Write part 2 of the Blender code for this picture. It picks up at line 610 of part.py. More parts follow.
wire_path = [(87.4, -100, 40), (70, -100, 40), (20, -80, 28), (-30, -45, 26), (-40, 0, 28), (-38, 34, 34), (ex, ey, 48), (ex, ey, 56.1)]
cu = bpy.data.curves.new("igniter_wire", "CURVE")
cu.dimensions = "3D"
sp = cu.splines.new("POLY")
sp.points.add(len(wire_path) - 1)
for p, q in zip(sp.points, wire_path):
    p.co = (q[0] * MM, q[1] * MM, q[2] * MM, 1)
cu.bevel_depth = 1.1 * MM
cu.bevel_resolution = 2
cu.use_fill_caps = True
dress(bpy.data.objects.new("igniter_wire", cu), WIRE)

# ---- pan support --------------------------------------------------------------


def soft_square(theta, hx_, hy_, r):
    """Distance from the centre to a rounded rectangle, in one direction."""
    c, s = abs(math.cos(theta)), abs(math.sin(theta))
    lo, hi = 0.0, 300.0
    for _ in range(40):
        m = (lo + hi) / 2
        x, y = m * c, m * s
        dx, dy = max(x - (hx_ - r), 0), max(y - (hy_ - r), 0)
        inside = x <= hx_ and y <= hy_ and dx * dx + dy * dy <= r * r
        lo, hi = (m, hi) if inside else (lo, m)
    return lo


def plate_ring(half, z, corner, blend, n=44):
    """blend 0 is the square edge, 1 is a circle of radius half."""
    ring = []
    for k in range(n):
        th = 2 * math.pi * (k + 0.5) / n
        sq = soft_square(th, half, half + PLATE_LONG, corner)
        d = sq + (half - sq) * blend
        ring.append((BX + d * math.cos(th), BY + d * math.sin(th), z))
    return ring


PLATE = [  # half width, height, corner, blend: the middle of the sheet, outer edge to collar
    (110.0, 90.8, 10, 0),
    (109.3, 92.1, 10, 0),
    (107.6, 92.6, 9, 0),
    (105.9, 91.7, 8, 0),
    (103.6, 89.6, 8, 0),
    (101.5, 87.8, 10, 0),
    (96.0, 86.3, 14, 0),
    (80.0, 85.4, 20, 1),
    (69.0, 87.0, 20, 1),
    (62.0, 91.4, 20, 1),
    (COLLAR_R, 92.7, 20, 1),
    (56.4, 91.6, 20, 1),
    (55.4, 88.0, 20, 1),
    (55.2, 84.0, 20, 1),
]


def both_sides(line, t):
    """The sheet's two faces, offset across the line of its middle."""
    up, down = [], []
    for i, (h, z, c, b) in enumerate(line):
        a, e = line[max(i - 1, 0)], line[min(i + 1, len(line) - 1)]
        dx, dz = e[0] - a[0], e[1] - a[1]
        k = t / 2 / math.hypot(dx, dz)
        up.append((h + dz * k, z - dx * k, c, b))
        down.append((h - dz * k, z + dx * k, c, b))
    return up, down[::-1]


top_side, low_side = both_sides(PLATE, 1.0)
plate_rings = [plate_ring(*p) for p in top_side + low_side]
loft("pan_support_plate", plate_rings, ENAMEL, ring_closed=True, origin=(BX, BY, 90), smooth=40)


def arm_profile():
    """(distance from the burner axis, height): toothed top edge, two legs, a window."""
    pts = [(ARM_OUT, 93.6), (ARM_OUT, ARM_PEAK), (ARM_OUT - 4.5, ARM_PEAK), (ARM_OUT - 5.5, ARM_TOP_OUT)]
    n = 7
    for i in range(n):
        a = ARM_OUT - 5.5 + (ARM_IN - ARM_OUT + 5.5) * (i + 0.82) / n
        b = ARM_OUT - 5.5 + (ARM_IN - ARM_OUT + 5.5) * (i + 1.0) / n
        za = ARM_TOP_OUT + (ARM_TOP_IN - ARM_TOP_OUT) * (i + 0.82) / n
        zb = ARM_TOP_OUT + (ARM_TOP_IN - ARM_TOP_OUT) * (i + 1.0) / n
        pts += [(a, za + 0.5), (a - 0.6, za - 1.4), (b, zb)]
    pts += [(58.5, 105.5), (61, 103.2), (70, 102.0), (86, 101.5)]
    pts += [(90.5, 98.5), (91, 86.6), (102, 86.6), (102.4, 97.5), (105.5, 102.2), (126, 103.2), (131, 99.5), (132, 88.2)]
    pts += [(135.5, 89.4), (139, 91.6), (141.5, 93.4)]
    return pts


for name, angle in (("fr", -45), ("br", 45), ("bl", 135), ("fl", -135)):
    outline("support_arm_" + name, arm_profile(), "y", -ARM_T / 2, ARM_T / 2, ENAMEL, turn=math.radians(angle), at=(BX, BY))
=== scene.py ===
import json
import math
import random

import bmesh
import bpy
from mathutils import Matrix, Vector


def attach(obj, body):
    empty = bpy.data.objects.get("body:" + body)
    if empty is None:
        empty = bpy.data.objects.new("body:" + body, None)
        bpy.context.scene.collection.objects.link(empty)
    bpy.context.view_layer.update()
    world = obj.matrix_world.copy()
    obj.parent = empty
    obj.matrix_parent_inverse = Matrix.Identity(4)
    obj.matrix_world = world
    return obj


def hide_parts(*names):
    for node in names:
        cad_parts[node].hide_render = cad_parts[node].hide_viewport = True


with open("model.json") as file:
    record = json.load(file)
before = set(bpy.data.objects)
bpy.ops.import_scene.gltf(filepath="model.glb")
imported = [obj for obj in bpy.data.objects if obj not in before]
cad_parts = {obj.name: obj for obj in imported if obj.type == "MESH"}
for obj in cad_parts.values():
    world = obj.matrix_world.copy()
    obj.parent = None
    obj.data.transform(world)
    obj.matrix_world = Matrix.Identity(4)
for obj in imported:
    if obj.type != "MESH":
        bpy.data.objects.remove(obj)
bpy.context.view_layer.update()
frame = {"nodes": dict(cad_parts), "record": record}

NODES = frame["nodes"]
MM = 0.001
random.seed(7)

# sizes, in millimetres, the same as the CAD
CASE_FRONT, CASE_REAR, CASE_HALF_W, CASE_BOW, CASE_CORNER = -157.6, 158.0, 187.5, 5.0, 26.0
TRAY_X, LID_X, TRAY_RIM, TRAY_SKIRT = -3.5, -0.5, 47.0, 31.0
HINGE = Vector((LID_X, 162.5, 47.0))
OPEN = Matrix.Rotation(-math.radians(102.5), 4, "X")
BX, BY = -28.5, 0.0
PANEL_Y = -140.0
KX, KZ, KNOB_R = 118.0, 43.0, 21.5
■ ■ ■
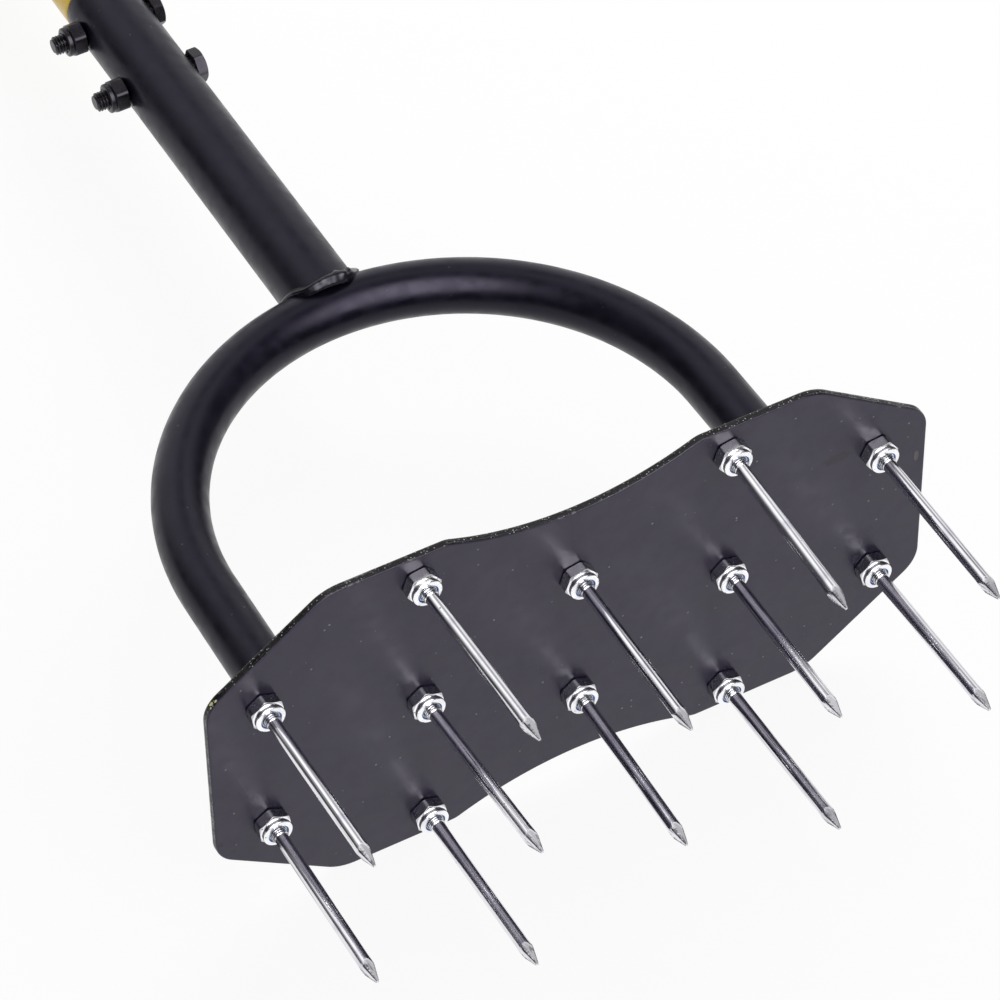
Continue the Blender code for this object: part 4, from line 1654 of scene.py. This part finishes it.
■ ■ ■
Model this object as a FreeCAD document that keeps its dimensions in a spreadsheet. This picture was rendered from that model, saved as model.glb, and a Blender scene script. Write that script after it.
■ ■ ■
▶ Exercise directions
Extract only the lines from the line with "for name, angle" through the line with "imported = [obj", keeping both end lines exactly as they are.

▶ Answer to the task
for name, angle in (("fr", -45), ("br", 45), ("bl", 135), ("fl", -135)):
    outline("support_arm_" + name, arm_profile(), "y", -ARM_T / 2, ARM_T / 2, ENAMEL, turn=math.radians(angle), at=(BX, BY))
=== scene.py ===
import json
import math
import random

import bmesh
import bpy
from mathutils import Matrix, Vector


def attach(obj, body):
    empty = bpy.data.objects.get("body:" + body)
    if empty is None:
        empty = bpy.data.objects.new("body:" + body, None)
        bpy.context.scene.collection.objects.link(empty)
    bpy.context.view_layer.update()
    world = obj.matrix_world.copy()
    obj.parent = empty
    obj.matrix_parent_inverse = Matrix.Identity(4)
    obj.matrix_world = world
    return obj


def hide_parts(*names):
    for node in names:
        cad_parts[node].hide_render = cad_parts[node].hide_viewport = True


with open("model.json") as file:
    record = json.load(file)
before = set(bpy.data.objects)
bpy.ops.import_scene.gltf(filepath="model.glb")
imported = [obj for obj in bpy.data.objects if obj not in before]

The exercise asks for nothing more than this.